Decision-making is often treated as a leadership skill. If a decision turns out poorly, the assumption is that the leader lacked judgment, overlooked important information, or failed to think strategically.
In many cases, the problem begins earlier.
Judgment rarely declines all at once. It often weakens gradually as cognitive capacity is consumed throughout the day. By the time an executive faces an important decision, the quality of thinking available may already be different from what it was only a few hours before.
Decision fatigue is not simply about making too many choices. It is about the gradual reduction of the mental capacity required to evaluate, prioritize, and think clearly.
Decision Fatigue Often Goes Unnoticed
Executives make hundreds of decisions every day.
Some are significant. Many appear routine.
Responding to messages. Prioritizing meetings. Reviewing proposals. Approving budgets. Navigating difficult conversations. Evaluating competing priorities.
Individually, these decisions may seem small. Collectively, they draw from the same cognitive resources.
The challenge is that decision fatigue rarely announces itself. Leaders do not suddenly recognize that their judgment has declined. More often, they continue operating with confidence while subtle changes begin to appear.
Complex problems begin to feel overwhelming.
Simple choices take longer.
Patience becomes harder to maintain.
Nuance gives way to quick conclusions.
The quality of judgment changes long before most leaders recognize that it has.
Every Decision Draws From the Same Mental Capacity
It is tempting to think that only major strategic decisions require significant mental effort.
In reality, the mind does not separate small decisions from large ones as neatly as many leaders assume.
Each evaluation, comparison, interruption, and unresolved question requires attention. Over time, these demands accumulate.
This does not mean executives should avoid making decisions. Leadership depends on making them.
It does suggest, however, that the condition of the mind making those decisions deserves as much attention as the decisions themselves.
As mental capacity becomes increasingly occupied, judgment becomes more vulnerable to shortcuts.
Leaders may rely more heavily on familiar patterns. They may narrow the range of options they consider. They may become less willing to tolerate uncertainty or explore alternative perspectives.
None of these changes necessarily feel dramatic. They simply become more likely as cognitive resources decline.
Pressure Makes Decision Fatigue Difficult to Recognize
Pressure changes more than the pace of work.
It also changes how leaders interpret their own thinking.
During demanding periods, moving quickly can create the impression that thinking remains sharp. Activity often feels like effectiveness.
Yet pressure frequently narrows attention.
Instead of evaluating the broader context, leaders may focus primarily on the most immediate concern. Long-term implications become harder to see. Competing viewpoints receive less consideration. Decisions become increasingly influenced by urgency rather than perspective.
This is one reason decision fatigue often remains hidden.
The leader is still functioning.
Meetings continue.
Projects move forward.
Deadlines are met.
From the outside, performance appears unchanged.
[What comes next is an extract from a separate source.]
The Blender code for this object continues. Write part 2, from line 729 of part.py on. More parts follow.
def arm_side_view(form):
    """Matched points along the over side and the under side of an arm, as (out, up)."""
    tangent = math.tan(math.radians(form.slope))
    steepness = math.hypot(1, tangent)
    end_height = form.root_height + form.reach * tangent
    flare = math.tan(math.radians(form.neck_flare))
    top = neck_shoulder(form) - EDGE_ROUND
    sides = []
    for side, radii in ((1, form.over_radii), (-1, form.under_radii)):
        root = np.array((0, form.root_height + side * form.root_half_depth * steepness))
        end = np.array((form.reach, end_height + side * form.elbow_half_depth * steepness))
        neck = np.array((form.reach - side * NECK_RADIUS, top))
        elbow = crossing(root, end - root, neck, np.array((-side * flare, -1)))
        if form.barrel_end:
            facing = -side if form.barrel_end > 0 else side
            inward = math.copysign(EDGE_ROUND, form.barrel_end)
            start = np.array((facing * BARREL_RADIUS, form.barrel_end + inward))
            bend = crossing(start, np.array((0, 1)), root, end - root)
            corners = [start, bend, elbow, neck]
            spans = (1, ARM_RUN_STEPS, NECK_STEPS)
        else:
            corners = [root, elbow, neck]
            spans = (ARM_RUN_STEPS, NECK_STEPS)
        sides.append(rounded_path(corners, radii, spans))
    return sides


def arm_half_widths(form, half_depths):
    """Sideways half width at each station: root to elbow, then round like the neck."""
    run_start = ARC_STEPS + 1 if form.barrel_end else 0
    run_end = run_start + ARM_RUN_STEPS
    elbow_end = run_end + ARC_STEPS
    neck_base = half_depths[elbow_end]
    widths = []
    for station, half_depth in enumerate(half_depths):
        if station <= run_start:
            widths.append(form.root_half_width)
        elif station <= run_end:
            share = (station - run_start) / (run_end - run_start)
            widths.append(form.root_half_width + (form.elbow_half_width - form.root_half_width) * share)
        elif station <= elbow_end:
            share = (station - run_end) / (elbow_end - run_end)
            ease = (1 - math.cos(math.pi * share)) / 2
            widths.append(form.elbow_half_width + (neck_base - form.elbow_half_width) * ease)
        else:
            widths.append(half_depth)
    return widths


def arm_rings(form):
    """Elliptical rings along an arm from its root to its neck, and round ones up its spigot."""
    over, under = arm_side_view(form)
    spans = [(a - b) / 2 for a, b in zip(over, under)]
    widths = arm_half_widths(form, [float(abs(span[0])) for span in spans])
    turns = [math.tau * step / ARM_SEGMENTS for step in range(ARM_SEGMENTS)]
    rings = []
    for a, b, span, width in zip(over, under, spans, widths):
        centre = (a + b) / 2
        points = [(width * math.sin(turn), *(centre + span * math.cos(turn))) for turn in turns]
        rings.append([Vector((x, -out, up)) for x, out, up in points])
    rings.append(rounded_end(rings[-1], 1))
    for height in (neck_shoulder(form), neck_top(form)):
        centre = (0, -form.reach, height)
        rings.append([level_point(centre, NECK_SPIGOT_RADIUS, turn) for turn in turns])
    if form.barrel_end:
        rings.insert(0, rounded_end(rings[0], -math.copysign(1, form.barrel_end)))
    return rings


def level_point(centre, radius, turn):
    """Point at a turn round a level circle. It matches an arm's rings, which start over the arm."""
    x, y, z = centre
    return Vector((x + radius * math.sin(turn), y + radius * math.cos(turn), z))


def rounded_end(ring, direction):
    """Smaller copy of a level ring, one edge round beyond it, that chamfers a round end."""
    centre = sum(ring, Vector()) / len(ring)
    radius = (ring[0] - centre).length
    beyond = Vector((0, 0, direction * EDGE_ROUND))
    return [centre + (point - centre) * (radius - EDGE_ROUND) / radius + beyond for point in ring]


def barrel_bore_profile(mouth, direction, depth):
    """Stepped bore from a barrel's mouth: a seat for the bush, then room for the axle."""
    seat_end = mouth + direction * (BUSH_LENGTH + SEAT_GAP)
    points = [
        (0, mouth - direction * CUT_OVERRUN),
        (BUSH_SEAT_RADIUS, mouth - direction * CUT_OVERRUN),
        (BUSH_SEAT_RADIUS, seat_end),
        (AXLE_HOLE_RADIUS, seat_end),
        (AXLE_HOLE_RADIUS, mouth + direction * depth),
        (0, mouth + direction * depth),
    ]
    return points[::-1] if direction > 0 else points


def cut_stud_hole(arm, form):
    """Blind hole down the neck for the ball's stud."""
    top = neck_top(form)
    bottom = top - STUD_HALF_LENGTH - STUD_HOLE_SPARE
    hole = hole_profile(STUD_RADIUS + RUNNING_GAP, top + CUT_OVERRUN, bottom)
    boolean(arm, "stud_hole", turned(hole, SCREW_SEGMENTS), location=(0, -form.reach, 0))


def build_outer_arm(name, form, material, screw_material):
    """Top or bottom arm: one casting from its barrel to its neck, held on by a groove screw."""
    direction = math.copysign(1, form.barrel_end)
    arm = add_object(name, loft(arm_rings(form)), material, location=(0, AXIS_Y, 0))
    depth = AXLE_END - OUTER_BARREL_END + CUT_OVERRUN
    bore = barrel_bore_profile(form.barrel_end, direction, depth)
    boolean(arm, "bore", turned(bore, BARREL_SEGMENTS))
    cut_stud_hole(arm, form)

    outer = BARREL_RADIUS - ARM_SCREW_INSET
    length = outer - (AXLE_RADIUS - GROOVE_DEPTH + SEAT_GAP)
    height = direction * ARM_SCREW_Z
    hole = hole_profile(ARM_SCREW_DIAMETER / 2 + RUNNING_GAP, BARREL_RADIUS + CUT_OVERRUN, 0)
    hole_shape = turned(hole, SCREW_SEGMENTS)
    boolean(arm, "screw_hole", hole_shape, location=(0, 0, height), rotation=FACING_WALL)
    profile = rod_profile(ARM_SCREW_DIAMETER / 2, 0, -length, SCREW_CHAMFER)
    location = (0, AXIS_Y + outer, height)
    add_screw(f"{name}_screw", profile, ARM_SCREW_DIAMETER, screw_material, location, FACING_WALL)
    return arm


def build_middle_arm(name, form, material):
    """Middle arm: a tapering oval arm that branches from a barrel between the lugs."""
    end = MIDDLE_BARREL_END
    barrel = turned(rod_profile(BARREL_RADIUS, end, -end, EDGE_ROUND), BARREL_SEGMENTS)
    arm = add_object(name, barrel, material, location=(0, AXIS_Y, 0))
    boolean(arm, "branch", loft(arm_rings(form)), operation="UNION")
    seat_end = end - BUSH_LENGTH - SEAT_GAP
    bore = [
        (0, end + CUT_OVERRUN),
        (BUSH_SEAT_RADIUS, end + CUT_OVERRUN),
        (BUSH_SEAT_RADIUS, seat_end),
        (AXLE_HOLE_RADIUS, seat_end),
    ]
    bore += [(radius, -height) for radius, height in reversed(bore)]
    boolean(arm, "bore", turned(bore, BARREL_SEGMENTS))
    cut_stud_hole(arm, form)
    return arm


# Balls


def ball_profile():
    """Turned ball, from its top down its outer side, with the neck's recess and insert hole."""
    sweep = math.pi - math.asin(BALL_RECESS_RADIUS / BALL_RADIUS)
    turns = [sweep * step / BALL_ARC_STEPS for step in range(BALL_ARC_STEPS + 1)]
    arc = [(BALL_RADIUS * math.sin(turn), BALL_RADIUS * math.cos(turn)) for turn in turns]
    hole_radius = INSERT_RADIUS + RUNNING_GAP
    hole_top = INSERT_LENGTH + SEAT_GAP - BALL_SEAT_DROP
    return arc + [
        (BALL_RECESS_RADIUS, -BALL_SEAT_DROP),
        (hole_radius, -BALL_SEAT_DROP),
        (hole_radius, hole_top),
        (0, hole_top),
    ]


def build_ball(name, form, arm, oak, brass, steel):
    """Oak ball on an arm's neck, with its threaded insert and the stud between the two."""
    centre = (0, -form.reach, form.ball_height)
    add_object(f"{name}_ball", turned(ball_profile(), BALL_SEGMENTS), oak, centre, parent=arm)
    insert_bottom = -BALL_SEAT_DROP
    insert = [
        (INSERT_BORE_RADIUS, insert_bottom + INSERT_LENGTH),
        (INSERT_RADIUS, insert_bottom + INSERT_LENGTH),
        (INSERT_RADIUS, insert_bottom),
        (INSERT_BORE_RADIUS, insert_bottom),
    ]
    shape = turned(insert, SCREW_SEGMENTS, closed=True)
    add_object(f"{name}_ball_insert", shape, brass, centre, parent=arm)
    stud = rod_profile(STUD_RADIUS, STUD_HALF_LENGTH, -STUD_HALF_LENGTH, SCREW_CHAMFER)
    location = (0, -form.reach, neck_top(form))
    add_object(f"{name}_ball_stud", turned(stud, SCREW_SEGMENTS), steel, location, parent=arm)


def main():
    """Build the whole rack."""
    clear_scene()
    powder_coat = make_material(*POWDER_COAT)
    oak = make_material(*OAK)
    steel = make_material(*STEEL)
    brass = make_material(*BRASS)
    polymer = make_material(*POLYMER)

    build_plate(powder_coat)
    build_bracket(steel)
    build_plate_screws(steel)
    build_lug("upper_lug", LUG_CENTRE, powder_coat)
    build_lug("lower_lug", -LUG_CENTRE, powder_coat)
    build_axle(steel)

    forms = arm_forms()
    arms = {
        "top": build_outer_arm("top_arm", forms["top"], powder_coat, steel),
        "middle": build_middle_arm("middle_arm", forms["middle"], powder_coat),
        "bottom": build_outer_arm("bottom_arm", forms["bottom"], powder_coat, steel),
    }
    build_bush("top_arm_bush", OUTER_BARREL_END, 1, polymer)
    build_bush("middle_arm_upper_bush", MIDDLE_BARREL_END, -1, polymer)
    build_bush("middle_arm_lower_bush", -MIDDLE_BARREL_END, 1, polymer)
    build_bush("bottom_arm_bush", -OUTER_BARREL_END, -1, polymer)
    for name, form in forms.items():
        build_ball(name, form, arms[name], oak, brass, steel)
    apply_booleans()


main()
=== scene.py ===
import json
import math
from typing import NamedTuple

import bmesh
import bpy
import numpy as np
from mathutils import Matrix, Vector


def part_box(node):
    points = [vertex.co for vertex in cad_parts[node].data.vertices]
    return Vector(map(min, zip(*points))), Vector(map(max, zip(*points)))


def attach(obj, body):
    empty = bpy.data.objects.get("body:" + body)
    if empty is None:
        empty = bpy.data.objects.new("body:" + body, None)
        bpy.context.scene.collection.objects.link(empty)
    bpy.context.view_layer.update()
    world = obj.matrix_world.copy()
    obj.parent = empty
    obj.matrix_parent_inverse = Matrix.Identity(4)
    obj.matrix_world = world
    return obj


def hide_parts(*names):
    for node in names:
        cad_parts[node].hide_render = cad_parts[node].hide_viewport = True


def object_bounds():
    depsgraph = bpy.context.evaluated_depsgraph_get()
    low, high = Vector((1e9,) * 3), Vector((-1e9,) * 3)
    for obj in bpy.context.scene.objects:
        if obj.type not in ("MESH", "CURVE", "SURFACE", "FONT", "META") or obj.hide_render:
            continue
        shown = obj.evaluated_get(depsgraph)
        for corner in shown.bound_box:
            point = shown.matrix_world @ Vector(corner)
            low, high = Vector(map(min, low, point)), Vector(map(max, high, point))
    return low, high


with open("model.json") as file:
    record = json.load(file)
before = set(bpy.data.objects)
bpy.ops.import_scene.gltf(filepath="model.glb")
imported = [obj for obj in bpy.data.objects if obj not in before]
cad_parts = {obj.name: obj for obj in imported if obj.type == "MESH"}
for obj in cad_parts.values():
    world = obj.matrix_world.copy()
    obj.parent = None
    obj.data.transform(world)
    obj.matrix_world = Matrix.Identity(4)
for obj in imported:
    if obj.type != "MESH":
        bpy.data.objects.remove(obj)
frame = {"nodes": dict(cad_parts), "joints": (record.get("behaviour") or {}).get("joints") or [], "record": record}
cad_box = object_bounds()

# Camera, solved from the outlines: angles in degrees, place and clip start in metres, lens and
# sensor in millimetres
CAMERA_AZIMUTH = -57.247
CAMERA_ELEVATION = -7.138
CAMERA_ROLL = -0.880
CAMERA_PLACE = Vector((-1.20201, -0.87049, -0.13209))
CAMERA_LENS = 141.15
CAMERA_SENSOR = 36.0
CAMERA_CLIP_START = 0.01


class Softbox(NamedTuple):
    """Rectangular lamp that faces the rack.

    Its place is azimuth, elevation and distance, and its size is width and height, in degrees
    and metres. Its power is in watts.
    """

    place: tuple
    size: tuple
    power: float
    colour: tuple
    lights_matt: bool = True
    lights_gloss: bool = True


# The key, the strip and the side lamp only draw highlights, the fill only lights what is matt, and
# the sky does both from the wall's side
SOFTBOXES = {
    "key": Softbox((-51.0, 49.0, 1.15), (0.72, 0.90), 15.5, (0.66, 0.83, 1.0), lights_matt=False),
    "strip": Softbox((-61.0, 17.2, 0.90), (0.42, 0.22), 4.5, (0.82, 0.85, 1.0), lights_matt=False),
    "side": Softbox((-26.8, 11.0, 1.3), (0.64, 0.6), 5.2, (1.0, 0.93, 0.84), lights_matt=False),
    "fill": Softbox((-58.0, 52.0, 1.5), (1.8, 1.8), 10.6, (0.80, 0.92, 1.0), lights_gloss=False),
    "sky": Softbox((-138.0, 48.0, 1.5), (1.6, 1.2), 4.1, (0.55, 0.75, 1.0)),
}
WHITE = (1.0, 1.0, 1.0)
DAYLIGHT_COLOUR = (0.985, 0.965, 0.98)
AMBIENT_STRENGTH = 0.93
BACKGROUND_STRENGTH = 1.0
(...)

Internally, however, the cognitive effort required to maintain that performance continues to increase.
Judgment Often Declines Before Confidence Does
One of the more challenging aspects of decision fatigue is that confidence does not always decline alongside judgment.
Experience allows leaders to make many decisions efficiently. That experience is valuable.
It can also make gradual cognitive decline more difficult to notice.
Patterns that have served well in the past may begin replacing careful evaluation in situations that require fresh thinking.
Assumptions receive less scrutiny.
Alternative explanations receive less attention.
Complex situations become simplified more quickly than they should.
The leader may still feel decisive.
Others may still view them as confident.
Yet the quality of judgment has already begun to shift.
This is not a reflection of intelligence or competence. It is a reflection of the cognitive condition in which decisions are being made.
Better Decisions Begin Before Important Decisions
Many discussions about executive decision-making focus on frameworks, models, or techniques.
These tools have value.
But they cannot fully compensate for reduced cognitive capacity.
Decision quality is influenced by conditions that develop long before an important meeting begins.
Attention.
Recovery.
Mental load.
Pressure.
Competing priorities.
These factors shape the quality of thinking available when leaders are asked to make difficult choices.
Protecting decision quality therefore involves more than preparing for critical moments. It requires recognizing the cumulative demands placed on executive judgment throughout the day.
The objective is not to eliminate complexity or avoid responsibility.
Leadership will always involve uncertainty and difficult decisions.
The goal is to preserve enough cognitive capacity that important choices are made with the clearest thinking possible.
Final Thoughts
Decision fatigue is rarely obvious while it is happening.
Leaders often continue performing, communicating, and making decisions without realizing that their judgment has gradually become more constrained.
The question is not simply whether an executive can make another decision.
It is whether the cognitive capacity available at that moment still supports the quality of judgment the decision deserves.
Better decisions rarely begin at the moment of choice.
They begin with protecting the condition of the mind that will ultimately make that choice.